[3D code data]
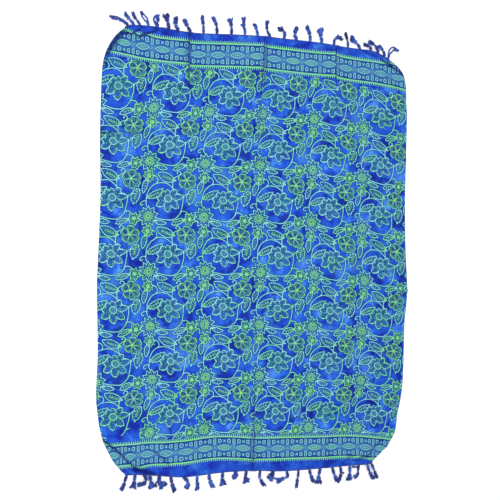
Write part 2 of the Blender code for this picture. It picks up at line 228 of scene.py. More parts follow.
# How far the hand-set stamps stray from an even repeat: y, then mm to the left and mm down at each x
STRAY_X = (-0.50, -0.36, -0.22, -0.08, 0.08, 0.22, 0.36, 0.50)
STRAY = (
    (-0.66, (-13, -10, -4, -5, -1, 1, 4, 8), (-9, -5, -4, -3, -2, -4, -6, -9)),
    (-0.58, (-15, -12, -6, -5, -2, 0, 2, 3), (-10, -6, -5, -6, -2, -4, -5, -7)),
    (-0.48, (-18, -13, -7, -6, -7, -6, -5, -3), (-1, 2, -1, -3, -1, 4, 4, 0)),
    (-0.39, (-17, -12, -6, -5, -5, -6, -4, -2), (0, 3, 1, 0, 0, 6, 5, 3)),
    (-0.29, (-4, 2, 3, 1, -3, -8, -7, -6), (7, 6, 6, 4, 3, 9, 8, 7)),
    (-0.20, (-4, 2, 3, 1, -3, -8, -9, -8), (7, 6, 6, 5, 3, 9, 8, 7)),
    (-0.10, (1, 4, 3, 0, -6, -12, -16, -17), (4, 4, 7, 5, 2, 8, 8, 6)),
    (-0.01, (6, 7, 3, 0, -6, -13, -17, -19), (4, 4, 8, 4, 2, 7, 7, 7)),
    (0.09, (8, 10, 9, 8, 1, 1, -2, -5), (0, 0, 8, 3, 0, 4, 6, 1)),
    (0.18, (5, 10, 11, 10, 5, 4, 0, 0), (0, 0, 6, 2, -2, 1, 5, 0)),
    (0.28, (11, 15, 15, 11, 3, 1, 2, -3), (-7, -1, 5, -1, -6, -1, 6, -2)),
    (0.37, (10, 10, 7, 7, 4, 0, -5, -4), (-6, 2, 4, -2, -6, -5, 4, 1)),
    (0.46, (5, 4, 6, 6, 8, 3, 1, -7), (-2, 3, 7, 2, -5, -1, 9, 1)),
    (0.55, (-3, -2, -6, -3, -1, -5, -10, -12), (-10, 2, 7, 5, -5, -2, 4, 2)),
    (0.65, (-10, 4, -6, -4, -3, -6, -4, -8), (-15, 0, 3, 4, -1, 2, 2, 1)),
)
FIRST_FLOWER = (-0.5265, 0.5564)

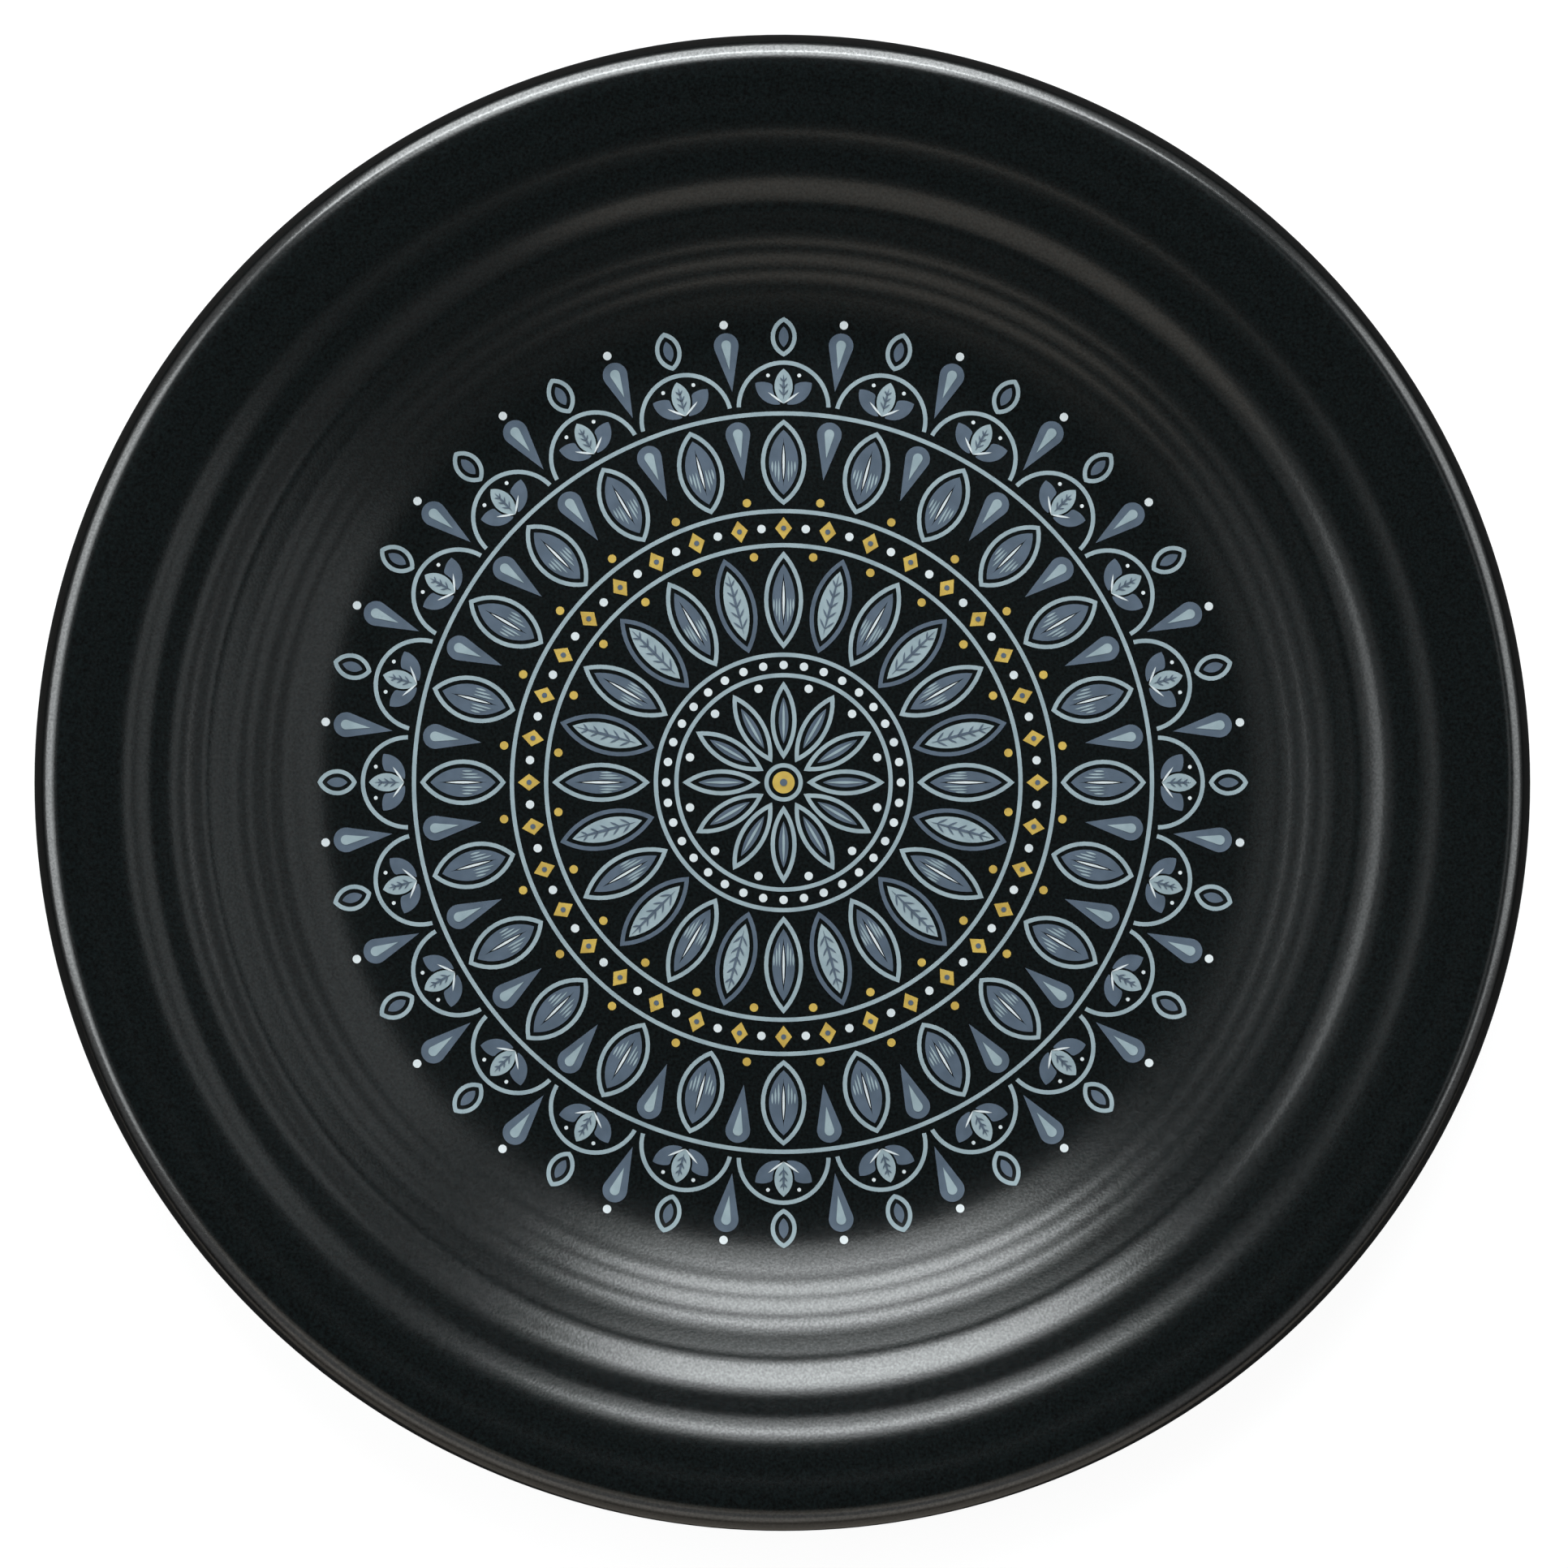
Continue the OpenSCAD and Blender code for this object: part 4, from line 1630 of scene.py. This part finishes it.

Aim of the exercise: Please repeat the listing exactly, with nothing left out.

Output:
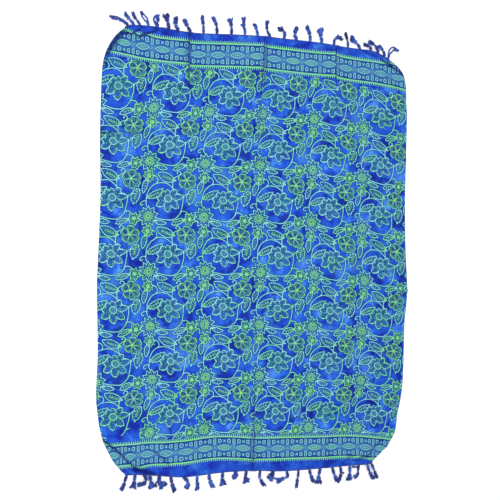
Write part 2 of the Blender code for this picture. It picks up at line 228 of scene.py. More parts follow.
# How far the hand-set stamps stray from an even repeat: y, then mm to the left and mm down at each x
STRAY_X = (-0.50, -0.36, -0.22, -0.08, 0.08, 0.22, 0.36, 0.50)
STRAY = (
    (-0.66, (-13, -10, -4, -5, -1, 1, 4, 8), (-9, -5, -4, -3, -2, -4, -6, -9)),
    (-0.58, (-15, -12, -6, -5, -2, 0, 2, 3), (-10, -6, -5, -6, -2, -4, -5, -7)),
    (-0.48, (-18, -13, -7, -6, -7, -6, -5, -3), (-1, 2, -1, -3, -1, 4, 4, 0)),
    (-0.39, (-17, -12, -6, -5, -5, -6, -4, -2), (0, 3, 1, 0, 0, 6, 5, 3)),
    (-0.29, (-4, 2, 3, 1, -3, -8, -7, -6), (7, 6, 6, 4, 3, 9, 8, 7)),
    (-0.20, (-4, 2, 3, 1, -3, -8, -9, -8), (7, 6, 6, 5, 3, 9, 8, 7)),
    (-0.10, (1, 4, 3, 0, -6, -12, -16, -17), (4, 4, 7, 5, 2, 8, 8, 6)),
    (-0.01, (6, 7, 3, 0, -6, -13, -17, -19), (4, 4, 8, 4, 2, 7, 7, 7)),
    (0.09, (8, 10, 9, 8, 1, 1, -2, -5), (0, 0, 8, 3, 0, 4, 6, 1)),
    (0.18, (5, 10, 11, 10, 5, 4, 0, 0), (0, 0, 6, 2, -2, 1, 5, 0)),
    (0.28, (11, 15, 15, 11, 3, 1, 2, -3), (-7, -1, 5, -1, -6, -1, 6, -2)),
    (0.37, (10, 10, 7, 7, 4, 0, -5, -4), (-6, 2, 4, -2, -6, -5, 4, 1)),
    (0.46, (5, 4, 6, 6, 8, 3, 1, -7), (-2, 3, 7, 2, -5, -1, 9, 1)),
    (0.55, (-3, -2, -6, -3, -1, -5, -10, -12), (-10, 2, 7, 5, -5, -2, 4, 2)),
    (0.65, (-10, 4, -6, -4, -3, -6, -4, -8), (-15, 0, 3, 4, -1, 2, 2, 1)),
)
FIRST_FLOWER = (-0.5265, 0.5564)

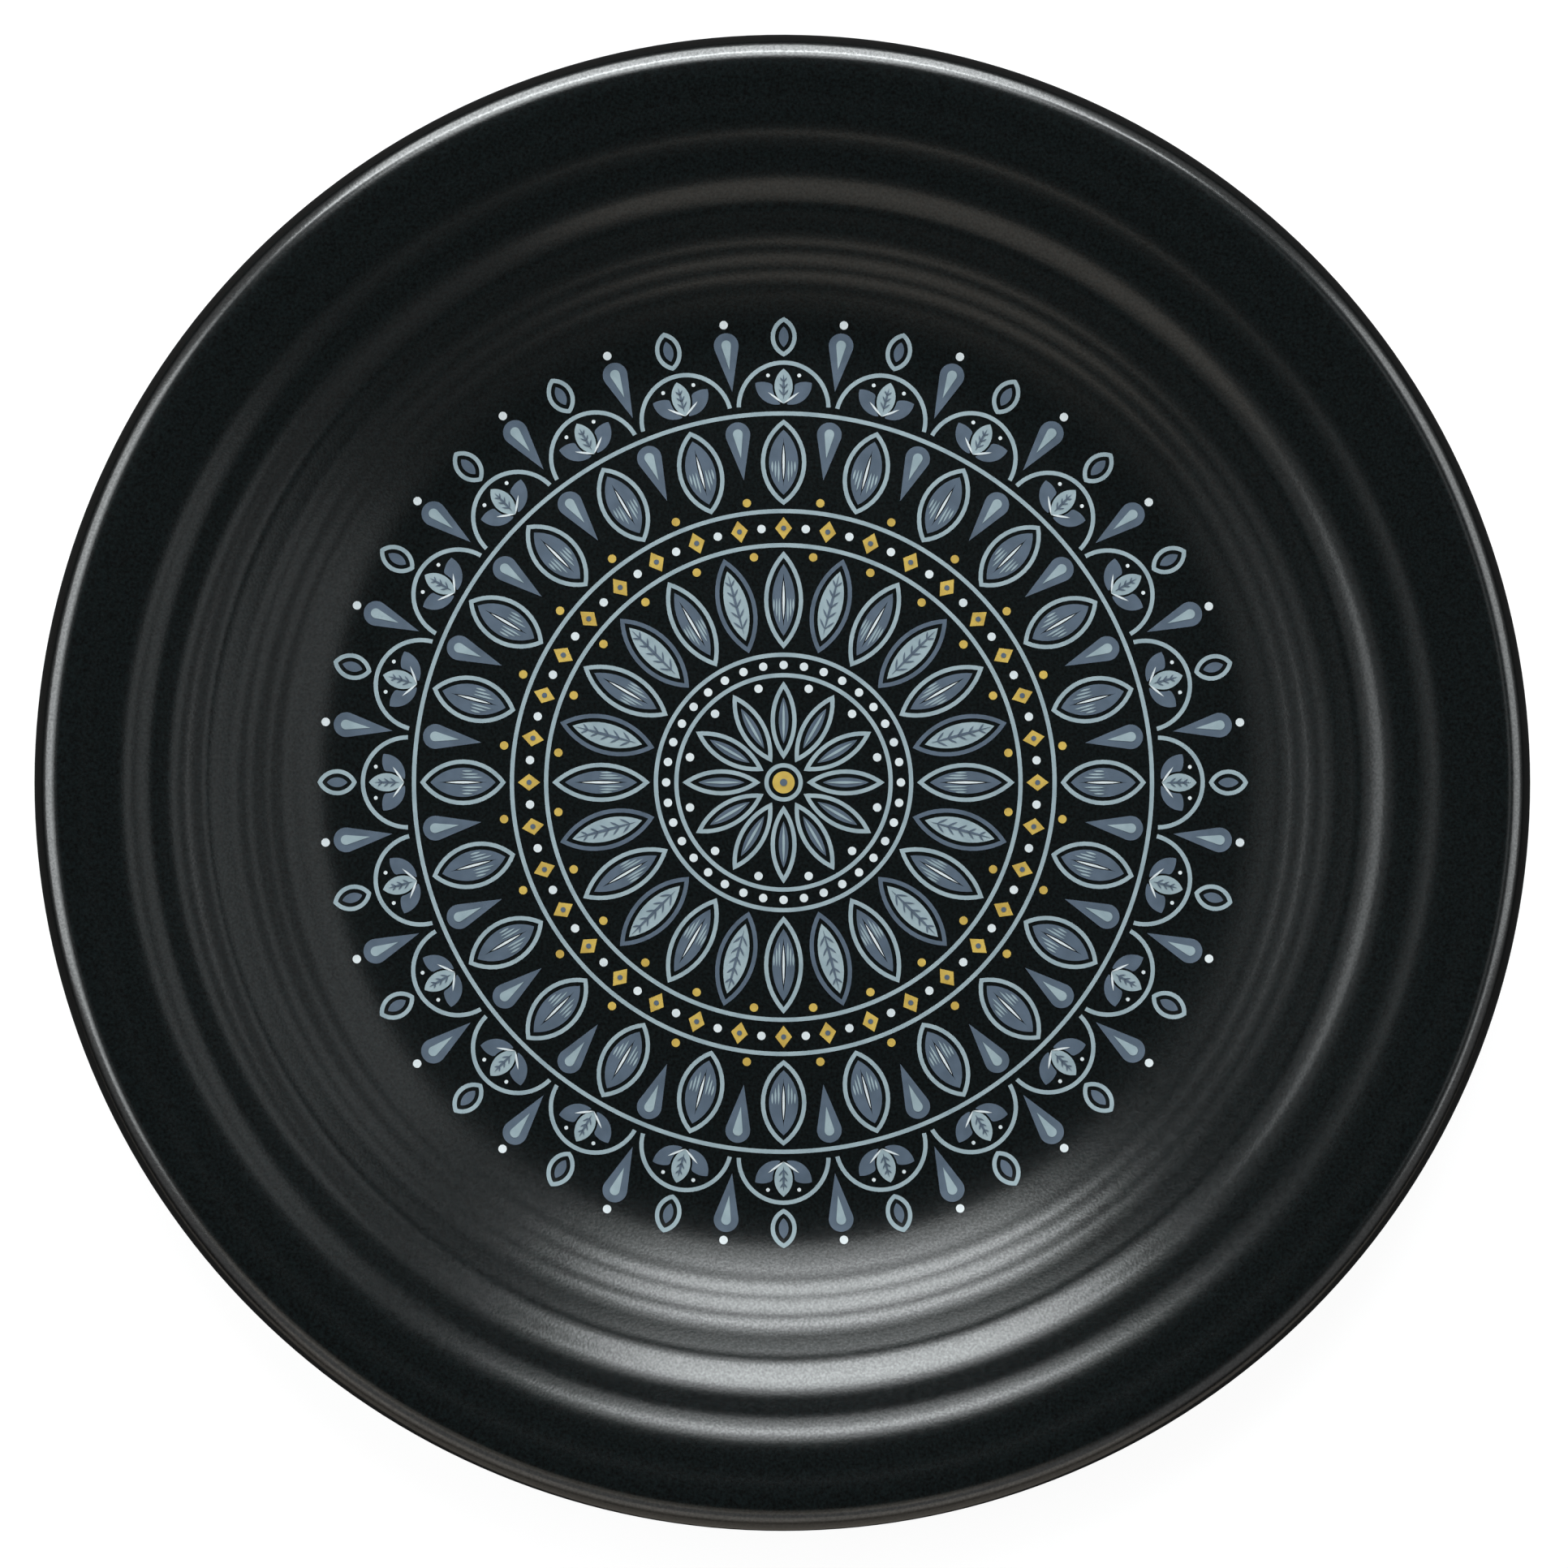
Continue the OpenSCAD and Blender code for this object: part 4, from line 1630 of scene.py. This part finishes it.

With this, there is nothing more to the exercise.